GIVEN DATA:
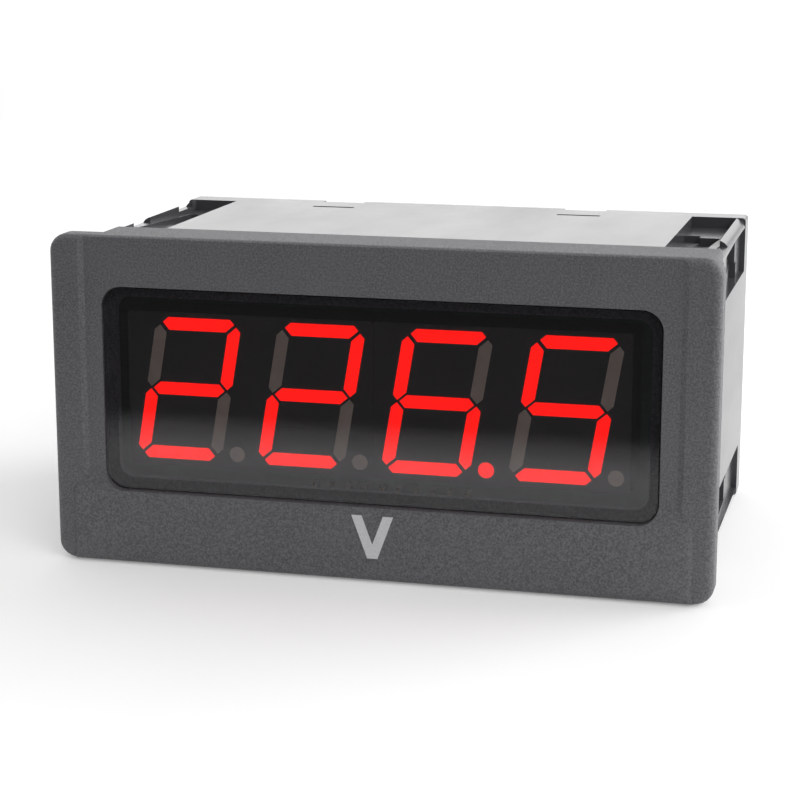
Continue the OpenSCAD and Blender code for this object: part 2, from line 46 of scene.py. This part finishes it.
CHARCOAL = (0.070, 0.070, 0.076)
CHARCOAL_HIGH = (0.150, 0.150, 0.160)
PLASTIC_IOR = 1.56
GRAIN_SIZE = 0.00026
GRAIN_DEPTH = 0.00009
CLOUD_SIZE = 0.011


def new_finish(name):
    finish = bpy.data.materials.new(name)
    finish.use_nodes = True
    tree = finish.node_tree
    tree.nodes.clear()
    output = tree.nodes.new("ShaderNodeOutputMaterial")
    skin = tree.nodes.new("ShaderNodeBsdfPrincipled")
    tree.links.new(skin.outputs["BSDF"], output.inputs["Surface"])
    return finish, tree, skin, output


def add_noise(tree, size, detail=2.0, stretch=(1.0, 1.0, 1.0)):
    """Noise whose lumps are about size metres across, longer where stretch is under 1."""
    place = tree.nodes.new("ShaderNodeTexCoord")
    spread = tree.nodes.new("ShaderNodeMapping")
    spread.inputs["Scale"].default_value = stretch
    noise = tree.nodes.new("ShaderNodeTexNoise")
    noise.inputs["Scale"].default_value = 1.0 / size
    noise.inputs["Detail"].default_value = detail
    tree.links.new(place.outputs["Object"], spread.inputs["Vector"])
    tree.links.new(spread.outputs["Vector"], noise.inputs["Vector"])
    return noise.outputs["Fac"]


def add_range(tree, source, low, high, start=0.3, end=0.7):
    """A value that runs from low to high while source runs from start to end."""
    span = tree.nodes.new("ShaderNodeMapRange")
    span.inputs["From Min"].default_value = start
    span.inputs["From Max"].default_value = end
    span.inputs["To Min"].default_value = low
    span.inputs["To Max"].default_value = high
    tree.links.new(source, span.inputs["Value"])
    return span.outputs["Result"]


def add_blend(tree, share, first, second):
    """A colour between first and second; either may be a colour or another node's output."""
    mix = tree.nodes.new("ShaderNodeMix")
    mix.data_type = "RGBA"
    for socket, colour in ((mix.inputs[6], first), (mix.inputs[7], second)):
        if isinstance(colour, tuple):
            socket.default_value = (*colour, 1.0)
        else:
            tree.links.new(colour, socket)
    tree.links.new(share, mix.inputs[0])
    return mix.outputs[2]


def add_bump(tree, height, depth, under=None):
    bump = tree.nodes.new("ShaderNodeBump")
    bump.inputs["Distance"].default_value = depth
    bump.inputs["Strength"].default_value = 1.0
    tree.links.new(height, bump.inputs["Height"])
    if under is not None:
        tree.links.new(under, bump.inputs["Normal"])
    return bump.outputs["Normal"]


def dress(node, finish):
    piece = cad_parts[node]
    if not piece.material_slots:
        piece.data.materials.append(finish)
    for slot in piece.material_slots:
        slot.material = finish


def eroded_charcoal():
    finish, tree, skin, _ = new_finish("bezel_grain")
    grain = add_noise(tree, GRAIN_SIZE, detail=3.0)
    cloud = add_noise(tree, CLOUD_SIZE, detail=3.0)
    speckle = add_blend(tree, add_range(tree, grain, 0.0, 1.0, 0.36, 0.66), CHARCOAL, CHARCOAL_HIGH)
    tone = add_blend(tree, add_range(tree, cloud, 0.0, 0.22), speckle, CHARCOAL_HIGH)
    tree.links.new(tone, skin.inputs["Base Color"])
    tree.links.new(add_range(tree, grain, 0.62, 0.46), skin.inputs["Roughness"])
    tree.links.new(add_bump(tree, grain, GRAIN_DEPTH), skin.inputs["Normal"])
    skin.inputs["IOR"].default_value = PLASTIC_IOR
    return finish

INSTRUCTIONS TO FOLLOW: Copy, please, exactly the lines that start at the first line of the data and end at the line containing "CLOUD_SIZE = 0.011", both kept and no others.

THE RESPONSE:
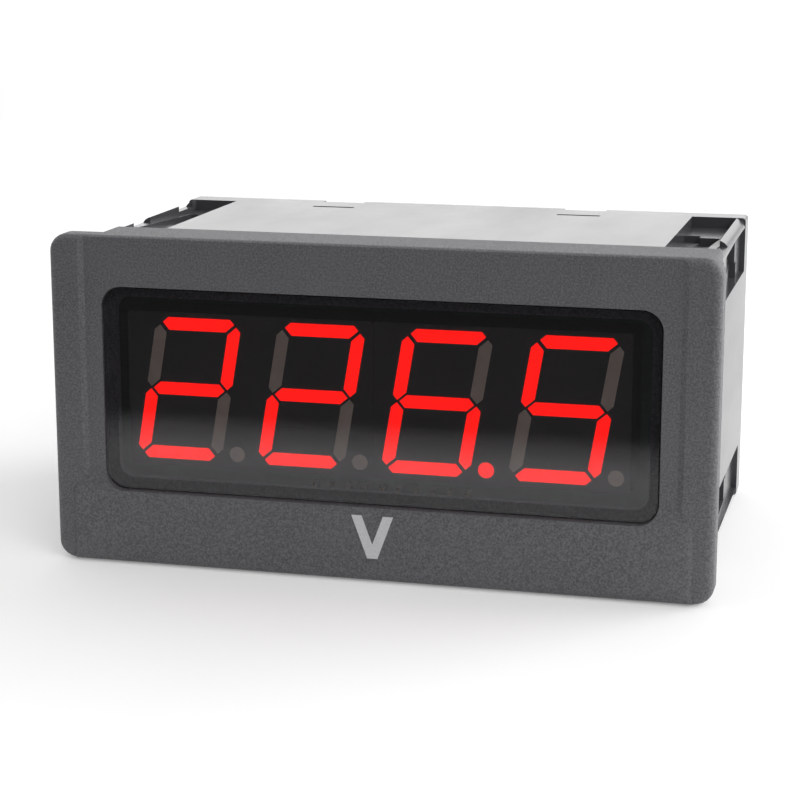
Continue the OpenSCAD and Blender code for this object: part 2, from line 46 of scene.py. This part finishes it.
CHARCOAL = (0.070, 0.070, 0.076)
CHARCOAL_HIGH = (0.150, 0.150, 0.160)
PLASTIC_IOR = 1.56
GRAIN_SIZE = 0.00026
GRAIN_DEPTH = 0.00009
CLOUD_SIZE = 0.011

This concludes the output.